O impacto de dois anos de pandemia no bem-estar emocional e psicológico expressa-se em “números preocupantes”, com aumentos na sintomatologia depressiva e ansiosa, nota a coordenadora de um estudo sobre pessoas enlutadas. Daniela Nogueira é docente na Universidade da Maia.
Em entrevista à Lusa, no dia em que se confirmou, há dois anos, a primeira morte por covid-19 em Portugal, Daniela Nogueira – doutorada em Psicologia Clínica e da Saúde e professora de Psicologia na Universidade da Maia – refere que 75,6 por cento dos participantes enlutados portugueses apresentam “sintomatologia ansiosa”: 59,1% ligeira a moderada e 16,5% severa.
Simultaneamente, 66,9% apresentam “sintomatologia depressiva”: 47,6% leve a moderada e 19,3% grave a severa.
Estas taxas, normalmente de 30 e 20%, respetivamente, estão “claramente acima do expectável”, destaca a psicoterapeuta, acrescentando ainda que “30,5% dos participantes apresentam reações de sintomatologia clínica de stress pós-traumático”.
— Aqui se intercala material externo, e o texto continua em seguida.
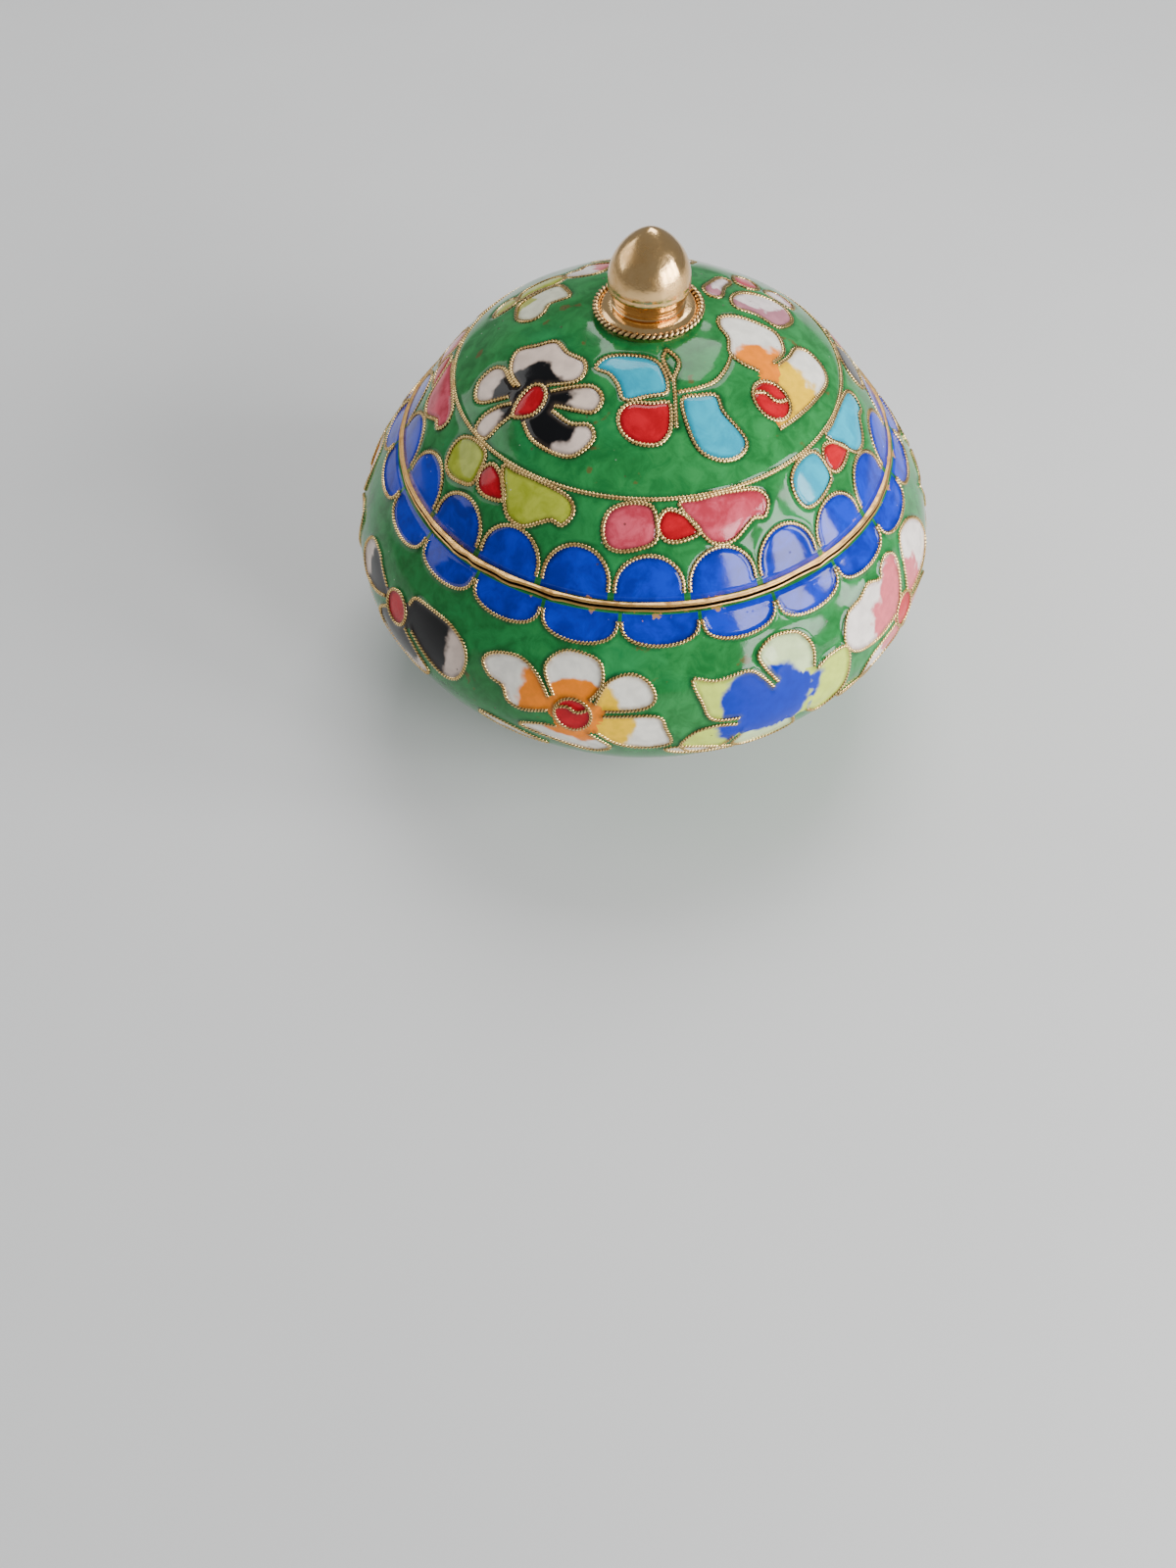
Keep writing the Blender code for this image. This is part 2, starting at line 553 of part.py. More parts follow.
def knob_profile():
    """The turned knob from its tip down: bullet top, ball, neck, flange and seat."""
    flange_top = KNOB_FLANGE_Z + KNOB_FLANGE_HEIGHT
    neck_top = flange_top + KNOB_NECK_HEIGHT
    neck_turn = acos(KNOB_NECK_RADIUS / KNOB_BALL_RADIUS)
    ball_z = neck_top + KNOB_BALL_RADIUS * sin(neck_turn)
    profile = []
    for step in range(KNOB_TOP_STEPS):
        rise = cos(pi / 2 * step / KNOB_TOP_STEPS)
        radius = KNOB_BALL_RADIUS * (1.0 - rise * rise) ** KNOB_TOP_POWER
        profile.append((radius, ball_z + (KNOB_TIP_Z - ball_z) * rise))
    for step in range(KNOB_BALL_STEPS + 1):
        turn = neck_turn * step / KNOB_BALL_STEPS
        profile.append((KNOB_BALL_RADIUS * cos(turn), ball_z - KNOB_BALL_RADIUS * sin(turn)))
    profile += [
        (KNOB_NECK_RADIUS, flange_top),
        (KNOB_FLANGE_RADIUS - KNOB_ROUNDING, flange_top),
        (KNOB_FLANGE_RADIUS, flange_top - KNOB_ROUNDING),
        (KNOB_FLANGE_RADIUS, KNOB_FLANGE_Z),
        (KNOB_SEAT_RADIUS, KNOB_FLANGE_Z - KNOB_ROUNDING),
        (KNOB_SEAT_RADIUS, LID_TOP_Z + GAP),
        (0.0, LID_TOP_Z + GAP),
    ]
    return profile


def build():
    clear_scene()
    enamel = material("Green enamel", (0.03, 0.22, 0.10), 0.12, 0.0)
    gilt = material("Gilt brass rim", (0.72, 0.52, 0.24), 0.32, 1.0)
    polished = material("Polished brass", (0.80, 0.63, 0.38), 0.18, 1.0)

    bowl = Shell(BOWL_PROFILE, UNDERSIDE_Z, BOWL_WALL, True)
    enamelled_shell("bowl", bowl, bowl_wires(bowl), enamel)
    lid = Shell(LID_PROFILE, LID_TOP_Z, LID_WALL, False)
    enamelled_shell("lid", lid, lid_wires(lid), enamel)

    top = SEAM_Z - GAP / 2
    bottom = top - RIM_HEIGHT
    rim_inner = RIM_RADIUS - RIM_WIDTH
    lip_outer = rim_inner + LIP_THICKNESS
    turned("bowl_rim", [
        (rim_inner, bottom),
        (RIM_RADIUS - RIM_ROUNDING, bottom),
        (RIM_RADIUS, bottom + RIM_ROUNDING),
        (RIM_RADIUS, top - RIM_ROUNDING),
        (RIM_RADIUS - RIM_ROUNDING, top),
        (lip_outer, top),
        (lip_outer, top + LIP_HEIGHT),
        (rim_inner, top + LIP_HEIGHT),
    ], True, RING_SEGMENTS, gilt)
    bottom = SEAM_Z + GAP / 2
    top = bottom + RIM_HEIGHT
    turned("lid_rim", [
        (lip_outer + GAP, bottom),
        (RIM_RADIUS - RIM_ROUNDING, bottom),
        (RIM_RADIUS, bottom + RIM_ROUNDING),
        (RIM_RADIUS - RIM_ROUNDING, top),
        (lip_outer + GAP, top),
    ], True, RING_SEGMENTS, gilt)
    turned("foot_ring", [
        (FOOT_OUTER_RADIUS - FOOT_WALL, 0.0),
        (FOOT_OUTER_RADIUS, 0.0),
        (FOOT_OUTER_RADIUS, RIM_ROUNDING),
        (FOOT_OUTER_RADIUS - FOOT_FLARE, FOOT_TOP_Z / 2),
        (FOOT_OUTER_RADIUS - FOOT_FLARE, FOOT_TOP_Z),
        (FOOT_OUTER_RADIUS - FOOT_WALL, FOOT_TOP_Z),
    ], True, RING_SEGMENTS, gilt)
    turned("knob_collar", [
        (COLLAR_RADIUS + COLLAR_WIRE_RADIUS * cos(t), COLLAR_Z + COLLAR_WIRE_RADIUS * sin(t))
        for t in circle_turns(COLLAR_SIDES)
    ], True, COLLAR_SEGMENTS, polished)
    turned("knob", knob_profile(), False, KNOB_SEGMENTS, polished)


build()
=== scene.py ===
"""The enamel box dressed for its picture: cells of glass enamel between twisted gilt wires.

Lengths are in millimetres up to the point where a mesh is made, and turned to metres there.
Azimuth 0 faces the front, -Y, and grows towards +X.
"""

from math import acos, atan2, ceil, cos, exp, hypot, pi, radians, sin

import bmesh
import bpy
import numpy as np
from mathutils import Matrix, Vector, kdtree
from mathutils.geometry import delaunay_2d_cdt


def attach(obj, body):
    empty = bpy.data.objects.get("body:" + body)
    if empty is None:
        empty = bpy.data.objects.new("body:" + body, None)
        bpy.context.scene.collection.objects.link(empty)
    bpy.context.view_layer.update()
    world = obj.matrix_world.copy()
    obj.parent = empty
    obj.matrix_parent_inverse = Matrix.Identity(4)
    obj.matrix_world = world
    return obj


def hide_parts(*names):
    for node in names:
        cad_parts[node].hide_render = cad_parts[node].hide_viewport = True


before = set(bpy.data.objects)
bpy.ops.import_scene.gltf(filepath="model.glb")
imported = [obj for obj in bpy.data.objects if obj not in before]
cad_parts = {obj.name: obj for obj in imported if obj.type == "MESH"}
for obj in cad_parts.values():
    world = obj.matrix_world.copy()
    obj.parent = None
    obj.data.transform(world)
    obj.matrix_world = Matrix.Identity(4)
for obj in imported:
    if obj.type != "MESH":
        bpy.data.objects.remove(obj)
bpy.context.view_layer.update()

MM = 0.001

# The box, as its source has it
SEAM_Z = 28.2
RIM_RADIUS = 24.4
RIM_WIDTH = 2.1
LIP_THICKNESS = 0.7
LIP_TOP_Z = 28.75
COLLAR_RADIUS = 4.75
COLLAR_Z = 42.0
BOWL_PROFILE = (
    (13.8, 2.7), (18.6, 3.2), (22.6, 5.2), (27.2, 10.2), (29.4, 14.4), (29.85, 17.9),
    (28.5, 22.2), (RIM_RADIUS + 1.9, 25.6), (RIM_RADIUS + 0.5, 27.3),
)
LID_PROFILE = (
    (RIM_RADIUS - 0.85, 29.1), (RIM_RADIUS - 2.8, 31.8), (RIM_RADIUS - 6.1, 35.4),
    (RIM_RADIUS - 11.2, 38.7), (COLLAR_RADIUS + 3.65, 40.6), (COLLAR_RADIUS + 0.65, 41.2),
)
BOWL_EDGE = (RIM_RADIUS + 0.15, 27.74)
LID_EDGE = (RIM_RADIUS - 0.5, 28.66)
BOWL_WALL = 1.5
LID_WALL = 1.3
POLE_RADIUS = 2.0
UNDERSIDE_Z = 2.7
LID_TOP_Z = 41.3
PROFILE_STEPS = 10
RIM_SEGMENTS = 180
SHARP_ANGLE = 50.0

# Rims, foot, collar and knob
RIM_WIRE = 0.29
SEAM_GAP = 0.1
LIP_CLEARANCE = 0.2
LID_RIM_SETBACK = 0.1
# Painted shade in the rims' crevice: its inset from the band's outside and its height
CREVICE_SHADE_INSET = 0.06
CREVICE_SHADE_HEIGHT = 0.1
BAND_ROUNDING_STEPS = 5
FOOT_OUTER_RADIUS = 14.0
FOOT_WALL = 1.5
FOOT_ROUNDING = 0.3
COLLAR_CREST = 0.38
COLLAR_WAIST = 0.22
COLLAR_TWIST = 1.1
COLLAR_SINK = 0.15
COLLAR_CORNERS = 300
KNOB_SEGMENTS = 96
KNOB_TIP_Z = 49.2
KNOB_BALL_RADIUS = 3.7
KNOB_TOP_POWER = 0.70
KNOB_TOP_STEPS = 40
KNOB_BALL_STEPS = 12
KNOB_RIDGE = 0.06
KNOB_NECK_RADIUS = 3.1
KNOB_NECK_Z = 42.6
KNOB_SKIRT_RADIUS = 4.65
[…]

Estes são os primeiros “resultados preliminares” – recolhidos ‘online’, entre janeiro e outubro de 2021, com um total de 127 participantes – do estudo “O processo de luto e a pandemia por covid-19: estudo transnacional sobre o seu impacto ao nível do bem-estar”.
O estudo, em curso há um ano, destina-se a avaliar tanto o impacto do luto causado diretamente pela covid-19, como também o das alterações impostas aos rituais da morte.
O estudo envolve “todas as pessoas que perderam alguém nos últimos dois anos”, distinguindo “os enlutados por covid”, embora sobre estes ainda não seja possível fornecer dados concretos.
Daniela Nogueira – que coordena o estudo, em parceria com o Serviço de Psicologia do Centro Hospitalar Universitário de São João, que envolve investigadores de Espanha e Itália – recorda que o impacto desta pandemia “não é só a morte em si, é todo o processo que esteve antes”, nomeadamente a impossibilidade da despedida.
O estudo evoluiu, entretanto, para o projeto AURORA@COVID19-EU, cuja proposta de “articular uma resposta” ao luto e sofrimento provocados pela pandemia ficou em primeiro lugar do concurso para receber financiamento do Erasmus+.
O objetivo, inspirado na experiência da Dinamarca, é criar um modelo de saúde pública nos países do Sul da Europa que não estão, acredita a equipa, tão preparados para lidar com os desafios que a morte coloca à sociedade.
Esse modelo, que pretendem fazer chegar a todas as pessoas enlutadas, passa pela formação profissional, até 2024, de cada nível de intervenção associado ao luto: agentes da comunidade, agentes indiretos (médicos de família e profissionais de saúde não mental) e agentes de saúde especializados.